犬山 行政が運営するキャラクターは割とほっこりする話も多いですが、今は個人が作るゆるキャラも増えていて、 そっちは不穏な話もあったりします。14年に東京・高円寺の商店街でご当地キャラクターの公募があって、本来はイラストで応募するところを、いきなり既存の着ぐるみ姿で登場して「俺を高円寺のキャラにしてくれ」と名乗り出た人たちが何人もいました。そういった各地の“非公式キャラクター”が徒党を組んで、「ぐれキャラ」と名乗っていたことがありましたね。その頃から、個人で勝手に作ったキャラクターが爆発的に増えた印象です。個人的に活動をしている人の中には、「お金のため」「モテるため」など、本来の地域活性化とは違った、よこしまな目的を持って活動を始める人たちも紛れているのです。

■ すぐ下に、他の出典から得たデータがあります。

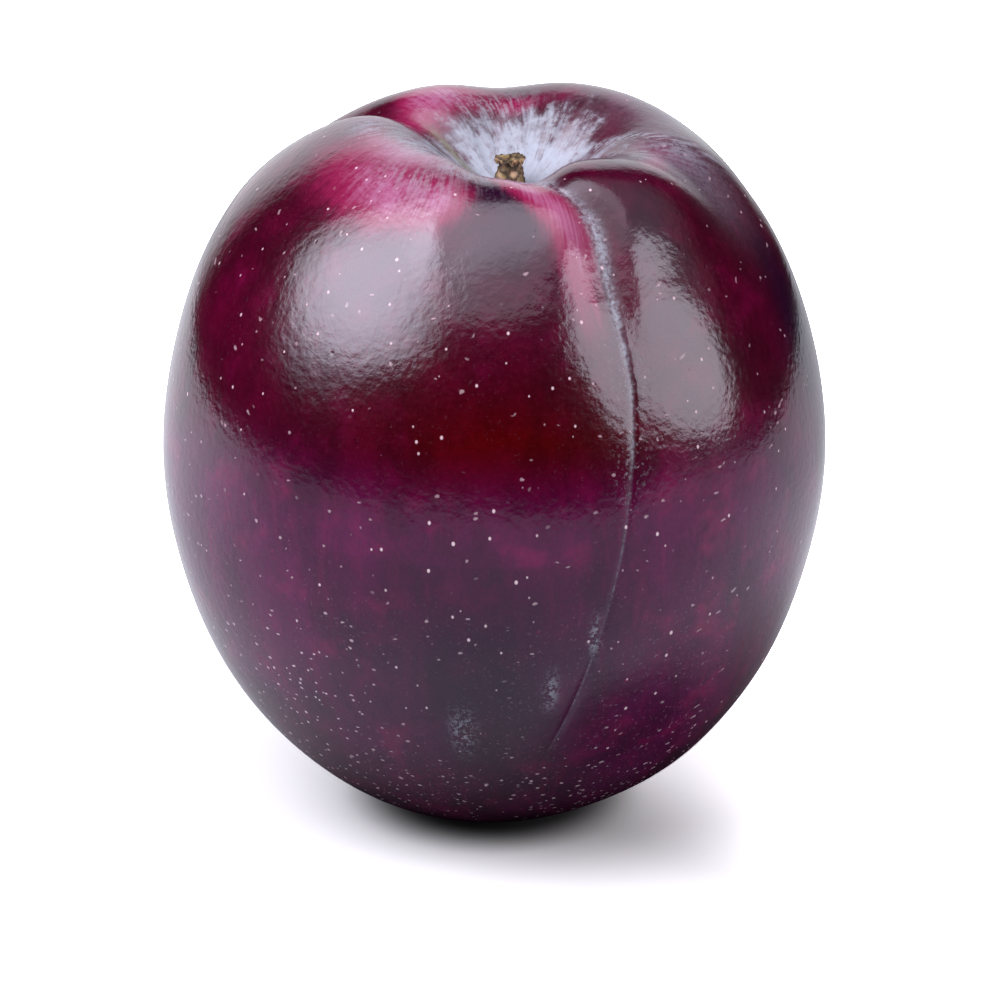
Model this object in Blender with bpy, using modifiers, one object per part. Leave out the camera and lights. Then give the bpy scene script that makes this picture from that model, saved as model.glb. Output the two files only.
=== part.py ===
"""A ripe round plum that stands on its base, with the broken stub of its stem in the hollow on top.

Two solids: the fruit, grown as one piece, and the woody stem stub seated in a socket in the fruit.
Frame: metres, +Z up the fruit, -Y towards the suture, origin in the middle of the foot that it rests on.
Azimuths are in degrees, counted from the suture towards +X. The fruit is a sphere whose points are
carried onto the plum's own skin, and the stub is a turned profile.
"""

import math
from typing import NamedTuple

import bmesh
import bpy
from mathutils import Vector

MM = 0.001

# Body: an upper and a lower half ellipsoid that meet at the belly.
BELLY_RADIUS = 28.0 * MM
BELLY_HEIGHT = 32.4 * MM
UPPER_RISE = 33.8 * MM
LOWER_DROP = 33.2 * MM  # a little more than BELLY_HEIGHT, so that the foot is cut flat at z = 0

# Hollow round the stem: a narrow funnel in a broad, shallow crown.
FUNNEL_DEPTH = 8.3 * MM
FUNNEL_RADIUS = 7.8 * MM
CROWN_DEPTH = 2.5 * MM
CROWN_RADIUS = 14.8 * MM

# The stem end leans sideways over the last stretch below the top.
STEM_LEAN = Vector((0.9 * MM, -1.3 * MM, 0.0))
LEAN_START = 53.0 * MM
LEAN_END = 62.0 * MM

# Stem stub and the socket that it is seated in.
STUB_LENGTH = 5.0 * MM
STUB_FOOT_RADIUS = 1.4 * MM
STUB_NECK_RADIUS = 1.3 * MM
STUB_HEAD_RADIUS = 1.55 * MM
SOCKET_DEPTH = 2.5 * MM
FIT_GAP = 0.3 * MM

# How finely the solids are faceted.
FRUIT_COLUMNS = 84
FRUIT_ROWS = 44
ROW_CROWDING = 0.45  # draws rows towards the stem, where the shape changes fastest
COLUMN_CROWDING = 0.4  # draws columns towards the suture
STUB_COLUMNS = 24


class Furrow(NamedTuple):
    """A valley that runs down the skin from the stem hollow."""

    azimuth: float  # degrees from the suture
    depth: float
    half_width: float
    reach: float  # distance from the axis at which it has half faded out
    sharpness: int  # 2 for a rounded valley, 4 for one with a broad floor


FURROWS = (
    Furrow(0.0, 0.8 * MM, 2.2 * MM, 24.0 * MM, 2),  # the suture
    Furrow(-27.7, 2.1 * MM, 4.1 * MM, 13.9 * MM, 4),  # the low saddle beside the suture
    Furrow(48.8, 2.1 * MM, 3.9 * MM, 19.7 * MM, 2),
    Furrow(157.8, 1.45 * MM, 4.0 * MM, 15.4 * MM, 2),
    Furrow(-145.7, 2.1 * MM, 2.1 * MM, 17.8 * MM, 2),
)
FURROW_START = 5.0 * MM  # furrows fade in at about this distance from the stem
FURROW_FADE = 0.12  # softness of a furrow's lower end, in radians of polar angle
FURROW_SPREAD = 60.0  # degrees to each side over which a furrow is at full strength

# The shoulder on this side is lower than the rest.
LOW_SHOULDER_AZIMUTH = 79.6
LOW_SHOULDER_DROP = 1.25 * MM
LOW_SHOULDER_SPREAD = 21.6  # degrees
SHOULDER_RADIUS = 17.0 * MM

SKIN_COLOUR = (0.055, 0.002, 0.014, 1.0)
STUB_COLOUR = (0.36, 0.20, 0.09, 1.0)


def smooth_step(low, high, value):
    """0 below low, 1 above high and a smooth rise between them."""
    share = min(max((value - low) / (high - low), 0.0), 1.0)
    return share * share * (3.0 - 2.0 * share)


def bell(value, width, power=2):
    """1 at 0, falling away to nothing on both sides."""
    return math.exp(-(abs(value / width) ** power))


def turn_between(azimuth, centre):
    """The signed angle in radians from centre, in degrees, to azimuth, in radians."""
    return math.remainder(azimuth - math.radians(centre), math.tau)


def body_point(polar):
    """(distance from the axis, height) on the plain ellipsoids, from 0 at the stem to pi at the base."""
    rise = UPPER_RISE if polar < math.pi / 2 else LOWER_DROP
    return BELLY_RADIUS * math.sin(polar), BELLY_HEIGHT + rise * math.cos(polar)


def hollow_depth(radius):
    """How far the stem hollow lies below the ellipsoid at this distance from the axis."""
    return FUNNEL_DEPTH * bell(radius, FUNNEL_RADIUS) + CROWN_DEPTH * bell(radius, CROWN_RADIUS)


def furrow_depth(furrow, polar, azimuth, radius):
    """How deep one furrow is at a point of the skin."""
    turn = turn_between(azimuth, furrow.azimuth)
    across = radius * math.sin(turn)
    near_side = smooth_step(0.0, math.cos(math.radians(FURROW_SPREAD)), math.cos(turn))
    end = math.asin(furrow.reach / BELLY_RADIUS)
    fade_out = 1.0 / (1.0 + math.exp((polar - end) / FURROW_FADE))
    return furrow.depth * bell(across, furrow.half_width, furrow.sharpness) * fade_out * near_side


def sunk_depth(polar, azimuth, radius):
    """How far the furrows and the low shoulder sink the skin along its normal."""
    turn = math.degrees(turn_between(azimuth, LOW_SHOULDER_AZIMUTH))
    shoulder = LOW_SHOULDER_DROP * bell(turn, LOW_SHOULDER_SPREAD) * bell(radius, SHOULDER_RADIUS, 4)
    valleys = sum(furrow_depth(furrow, polar, azimuth, radius) for furrow in FURROWS)
    return (valleys + shoulder) * (1.0 - bell(radius, FURROW_START))


def skin_point(polar, azimuth):
    """The point of the plum's skin in this direction from its middle."""
    radius, body_height = body_point(polar)
    normal = Vector((math.sin(polar) / BELLY_RADIUS, math.cos(polar) / UPPER_RISE)).normalized()
    sunk = sunk_depth(polar, azimuth, radius)
    out = radius - sunk * normal.x
    height = body_height - sunk * normal.y
    if polar < math.pi / 2:
        height -= hollow_depth(radius)
    lean = STEM_LEAN * smooth_step(LEAN_START, LEAN_END, body_height - sunk * normal.y)
    return Vector((out * math.sin(azimuth), -out * math.cos(azimuth), height)) + lean


def material(name, colour, roughness):
    """A plain Principled material."""
    made = bpy.data.materials.new(name)
    made.use_nodes = True
    shader = made.node_tree.nodes["Principled BSDF"]
    shader.inputs["Base Color"].default_value = colour
    shader.inputs["Roughness"].default_value = roughness
    shader.inputs["Metallic"].default_value = 0.0
    return made


def object_from(name, mesh, collection):
    """Links a mesh into a collection as an object."""
    made = bpy.data.objects.new(name, mesh)
    collection.objects.link(made)
    return made


def cut_foot(shape):
    """Cuts the shape flat at z = 0 and closes the cut."""
    geometry = shape.verts[:] + shape.edges[:] + shape.faces[:]
    cut = bmesh.ops.bisect_plane(shape, geom=geometry, plane_co=(0, 0, 0), plane_no=(0, 0, 1), clear_inner=True)
    rim = [item for item in cut["geom_cut"] if isinstance(item, bmesh.types.BMEdge)]
    bmesh.ops.contextual_create(shape, geom=rim)
    for edge in rim:
        edge.smooth = False


def make_fruit(collection):
    """The whole fruit: skin, hollow, furrows and flat foot, as one solid."""
    shape = bmesh.new()
    bmesh.ops.create_uvsphere(shape, u_segments=FRUIT_COLUMNS, v_segments=FRUIT_ROWS, radius=1.0)
    for vert in shape.verts:
        step = math.acos(max(-1.0, min(1.0, vert.co.z)))
        turn = math.atan2(vert.co.x, -vert.co.y)
        polar = step - ROW_CROWDING * math.sin(step)
        azimuth = turn - COLUMN_CROWDING * math.sin(turn)
        vert.co = skin_point(polar, azimuth)
    cut_foot(shape)
    bmesh.ops.recalc_face_normals(shape, faces=shape.faces)
    mesh = bpy.data.meshes.new("fruit")
    shape.to_mesh(mesh)
    shape.free()
    mesh.shade_smooth()
    return object_from("fruit", mesh, collection)


def cut_socket(fruit, hollow_floor, cutters):
    """Bores the round socket that the stub's foot is seated in."""
    clearance = 1.5 * MM  # the cutter stands clear of the hollow's floor
    bpy.ops.mesh.primitive_cylinder_add(
        vertices=STUB_COLUMNS,
        radius=STUB_FOOT_RADIUS + FIT_GAP,
        depth=SOCKET_DEPTH + clearance,
        location=hollow_floor + Vector((0, 0, (clearance - SOCKET_DEPTH) / 2)),
    )
    cutter = bpy.context.object
    cutter.name = "socket_cutter"
    for owner in cutter.users_collection:
        owner.objects.unlink(cutter)
    cutters.objects.link(cutter)
    cutter.hide_render = True
    cutter.display_type = "WIRE"
    bore = fruit.modifiers.new("socket", "BOOLEAN")
    bore.operation = "DIFFERENCE"
    bore.solver = "EXACT"
    bore.object = cutter


def stub_profile():
    """(radius, height) points of the stub from the crown of its head down to its foot, for the Screw."""
    head = STUB_HEAD_RADIUS
    shoulder = STUB_LENGTH - head * 0.6
    dome_steps = 6
    dome = [
        (head * math.sin(turn), shoulder + head * 0.6 * math.cos(turn))
        for turn in (math.pi / 2 * step / dome_steps for step in range(dome_steps + 1))
    ]
    neck = [(STUB_NECK_RADIUS, shoulder - 0.8 * MM), (STUB_NECK_RADIUS, SOCKET_DEPTH)]
    foot = [(STUB_FOOT_RADIUS, SOCKET_DEPTH - 0.6 * MM), (STUB_FOOT_RADIUS, 0.0), (0.0, 0.0)]
    return dome + neck + foot


def make_stub(hollow_floor, collection):
    """The woody stem stub, a turned profile whose foot stands in the socket."""
    points = [Vector((radius, 0.0, height)) for radius, height in stub_profile()]
    edges = [(index, index + 1) for index in range(len(points) - 1)]
    mesh = bpy.data.meshes.new("stem_stub")
    mesh.from_pydata(points, edges, [])
    stub = object_from("stem_stub", mesh, collection)
    stub.location = hollow_floor + Vector((0, 0, FIT_GAP - SOCKET_DEPTH))
    turned = stub.modifiers.new("turned", "SCREW")
    turned.steps = STUB_COLUMNS
    turned.render_steps = STUB_COLUMNS
    turned.use_merge_vertices = True
    turned.merge_threshold = 0.00001
    turned.use_smooth_shade = True
    return stub


def clear_scene():
    """Empties the scene that the script starts in."""
    for obj in list(bpy.data.objects):
        bpy.data.objects.remove(obj)


def new_collection(name):
    """A collection linked under the scene."""
    made = bpy.data.collections.new(name)
    bpy.context.scene.collection.children.link(made)
    return made


def main():
    """Builds the plum."""
    clear_scene()
    plum = new_collection("plum")
    cutters = new_collection("cutters")
    hollow_floor = skin_point(0.0, 0.0)
    fruit = make_fruit(plum)
    fruit.data.materials.append(material("plum_skin", SKIN_COLOUR, 0.25))
    cut_socket(fruit, hollow_floor, cutters)
    stub = make_stub(hollow_floor, plum)
    stub.data.materials.append(material("stem_wood", STUB_COLOUR, 0.8))


main()
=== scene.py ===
"""The finished look of a ripe dark-red plum that stands on its base.

The fruit and the stub of its stem take the place of the two plain solids of the frame and fill the same
box. Lengths are in millimetres until a mesh is finished, when it is brought to metres. A place on the
skin is given by its polar angle, 0 at the stem and 180 degrees at the base, and by its azimuth, counted
from the suture towards +X.
"""

from __future__ import annotations

import logging
import math
from dataclasses import dataclass
from enum import Enum
from typing import Any

import bmesh
import bpy
import numpy as np
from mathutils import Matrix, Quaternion, Vector, noise

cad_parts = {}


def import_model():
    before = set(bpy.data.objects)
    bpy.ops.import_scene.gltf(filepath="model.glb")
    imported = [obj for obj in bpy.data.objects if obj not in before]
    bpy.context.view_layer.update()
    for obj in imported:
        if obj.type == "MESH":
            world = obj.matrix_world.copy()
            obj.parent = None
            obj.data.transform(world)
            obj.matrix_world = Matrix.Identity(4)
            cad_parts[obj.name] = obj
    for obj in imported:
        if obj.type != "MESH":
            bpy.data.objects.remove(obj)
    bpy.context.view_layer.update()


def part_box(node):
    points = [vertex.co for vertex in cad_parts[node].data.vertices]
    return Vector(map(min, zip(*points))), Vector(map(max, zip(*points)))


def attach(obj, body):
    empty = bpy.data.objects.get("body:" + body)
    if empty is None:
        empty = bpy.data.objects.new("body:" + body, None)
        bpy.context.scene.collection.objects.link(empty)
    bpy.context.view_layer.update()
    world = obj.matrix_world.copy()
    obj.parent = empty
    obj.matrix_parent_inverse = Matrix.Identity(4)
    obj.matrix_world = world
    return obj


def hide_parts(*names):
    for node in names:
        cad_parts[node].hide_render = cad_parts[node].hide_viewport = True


MM = 0.001
Colour = tuple[float, float, float]
Span = tuple[float, float]
Stretch = tuple[float, float, float]
Array = np.ndarray
log = logging.getLogger("plum")


class Body(Enum):
    """The frame's moving bodies."""

    WHOLE = "root"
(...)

――ゆるい見た目に隠されている部分があるかもしれない、という……。

犬山 そもそも着ぐるみ自体、“中の人”が見えない危うさがありますよね。数年前、都内某所をボランティアで清掃し、道ゆく人にお菓子や金銭を渡す「M」というキャラクターが出没したことがありました。私が彼に話を聞くと、「もう一生分稼いだから、余生は人助けをして生きたい」と言っていて、その立派な考えに憧れを抱きました。でも実は、中の人が“グレーな仕事”をしていて、脱税容疑で在宅起訴されてしまったんです。このように、最近は過去のトラブルや炎上を隠して参入してくるキャラクターもいるんですよ。

――顔の見えない危うさや怖さは、特に個人キャラクターだと意識しないといけませんね。

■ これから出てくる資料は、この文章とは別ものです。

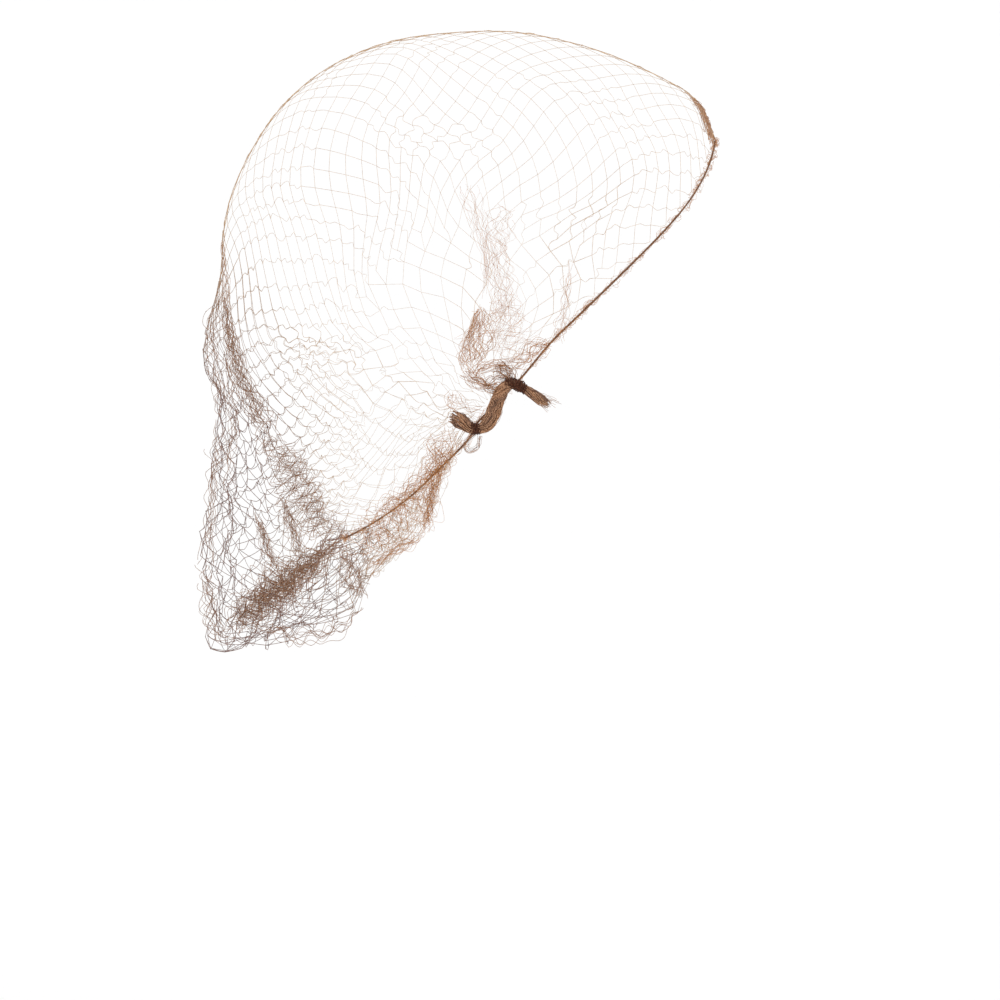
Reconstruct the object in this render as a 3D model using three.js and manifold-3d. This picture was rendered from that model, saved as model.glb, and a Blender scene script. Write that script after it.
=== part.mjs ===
// Hairnet: a coarse net gathered at both sides, with a thin elastic round its edge and a bag of slack net behind.
// Millimetres, +Z up, +X to the front, -Y to the gathered side that is modelled in full.
// The origin is the inside of the crown's top, where the net rests when it is worn.
import * as THREE from 'three';
import { mergeVertices } from 'three/addons/utils/BufferGeometryUtils.js';
import Module from 'manifold-3d';

const wasm = await Module();
wasm.setup();

// Sizes of the net
const crown_reach = 132.7; // from the gather up to the crown's top, to the middle of the wall
const gather_forward = 7.2; // how far the gather lies in front of the crown's top
const half_width = 74; // middle plane to the middle of the wall at the gather
const net_wall = 1.2;
const strand_width = 6.4;
const roundness = 2.4; // exponent of the curve over the crown from side to side, 2 is an ellipse
const upper_tie_rise = 7.4; // upper tie from the gather's centre, along the gather line
const lower_tie_fall = 13.2; // lower tie from there, the other way
const gather_lean = 46; // degrees that the gather line rises to the front
const front_turn = 5.2; // degrees that the front edge climbs on its way to the middle plane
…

犬山 個人キャラクターだけでなく、企業が関わるキャラクターにも、キナ臭いのは結構います。8月3日にロンドンブーツ1号2号の田村淳さんが設立した、キャラクタービジネスの会社「株式会社がちキャラ」は、これからいろんな意味で注目した方がいいですよ。

――と、言いますと……。

犬山 今年5月に『第1回がちキャラグランプリ』というイベントが行われましたが、開催前の大会概要の資料を見ると、「第1回には間に合わなかったけど、第2回にはふなっしーをはじめ、人気キャラクターが続々参加!」といったことが書いてあったんですよ。ふなっしー本人に確認したところ、「参加するわけがない」と一笑に付されましたが。ほかにも、大手出版社が主催する子ども向けイベントに「参加決定(仮)」と書かれていたり……決定なのか仮なのか、どっちなんだよと(笑)。真偽を疑いたくなる記述がいくつもありましたが、田村さんや大企業の名前を信頼して、イベントに金を出すスポンサーが実際にいるんですよね。ちなみに、『がちキャラグランプリ』の運営には、「ちぃたん☆」の過激動画を制作していた会社も絡んでいるようなので、今後の展開が気になります。

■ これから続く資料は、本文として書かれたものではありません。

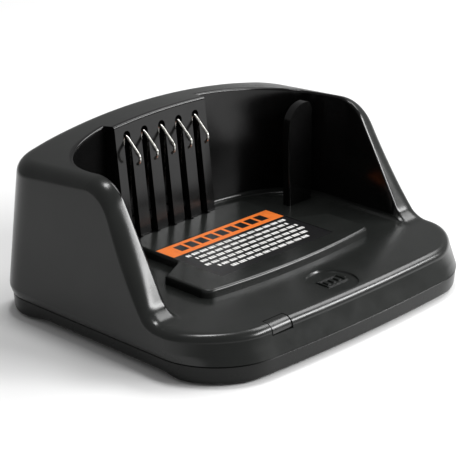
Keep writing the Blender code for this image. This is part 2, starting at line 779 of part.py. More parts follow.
def lathe(bm, profile, centre, sides=20):
    """A closed solid turned about Y from a (radius, y) profile that starts and ends on the axis."""
    start = bm.verts.new((centre[0], profile[0][1], centre[2]))
    end = bm.verts.new((centre[0], profile[-1][1], centre[2]))
    rings = []
    for radius, height in profile[1:-1]:
        ring = []
        for i in range(sides):
            turn = 2 * math.pi * i / sides
            x, z = centre[0] + radius * math.cos(turn), centre[2] + radius * math.sin(turn)
            ring.append(bm.verts.new((x, height, z)))
        rings.append(ring)
    for i in range(sides):
        j = (i + 1) % sides
        bm.faces.new((start, rings[0][i], rings[0][j]))
        bm.faces.new((end, rings[-1][j], rings[-1][i]))
        for lower, upper in zip(rings, rings[1:]):
            bm.faces.new((lower[i], upper[i], upper[j], lower[j]))


def make_light_pipe(finish):
    """Clear bar that carries the indicator's light to a window in the shelf's rounded front edge."""
    bm = bmesh.new()
    shift = BOW * (PIPE_X / HALF_WIDTH) ** 2
    front_y = OUTLINE_Y - HALF_DEPTH + shift + (SHELF_Z - EDGE_ROUND - PARTING_Z) * FRONT_SLOPE
    round_centre = (front_y + EDGE_ROUND, SHELF_Z - EDGE_ROUND)
    outline = arc(round_centre, EDGE_ROUND - 0.05 * MM, 92, 182, 5)
    outline += [
        (front_y + 0.1 * MM, 12.1 * MM),
        (-44.0 * MM, 12.1 * MM),
        (-43.6 * MM, 9.0 * MM),
        (-28.4 * MM, 9.0 * MM),
        (-28.4 * MM, 11.8 * MM),
        (-41.5 * MM, 12.3 * MM),
        (-43.2 * MM, 12.6 * MM),
        (-43.2 * MM, round_centre[1] + EDGE_ROUND - 0.06 * MM),
    ]
    half = PIPE_WIDTH / 2
    prism(bm, outline, PIPE_X - half, PIPE_X + half, lambda u, v, d: (d, u, v))
    add_object("light_pipe", mesh_from("light_pipe", bm), finish)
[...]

 過去にも、キャラクター業界には“お金儲け”のために参入してきた企業がいくつかありました。しかし、ビジネス的に失敗して撤退する、といったことを繰り返しているんです。「儲かるだろう」と思って自分たちのノウハウを持ってやって来るのですが、なかなかうまくいかずで。そう考えると、『ゆるキャラグランプリ』はよくぞここまでやって来たなと思います。

――そんな『ゆるキャラグランプリ』ですが、2020年をもって終了することが決定しています。今後のゆるキャラ業界は、どう変わっていくのでしょうか。

犬山 ゆるキャラのブームは終わったと言われていますが、文化として成熟したからこそ、みんなが気づかないくらい社会に浸透したんだと思います。これまでは『ゆるキャラグランプリ』で1位になれば、ある程度の評価はもらえましたが、今後の観点になるのは、本当の意味での「成果」でしょうね。今はネットやSNSなどの発達で、ウソやハッタリはすぐに見抜かれてしまいますから。表面上の順位や票数だけではなく、本当の意味で地元の役に立つ。それができないゆるキャラは、どんどん淘汰されていくと思います。
(番田アミ)

■犬山秋彦(いぬやま・あきひこ)
1976年東京都生まれ。ライター、デザイナー、キャラクターコンサルタント。自衛隊勤務、テレビゲームのシナリオアシスタント、ディズニーキャストなどを経て現在に至る。戸越銀次郎・大崎一番太郎など「ゆるキャラ」のデザイン、プロデュースを行う傍ら、『週刊戦国武将データファイル』(デアゴスティーニ・ジャパン)、『信長とお江』(徳間書店)など歴史関連の記事・マンガ原作も執筆。著書『ワーキングプア死亡宣告』(共著)、絵本『しんかいくんとうみのおともだち』(イラストを担当)。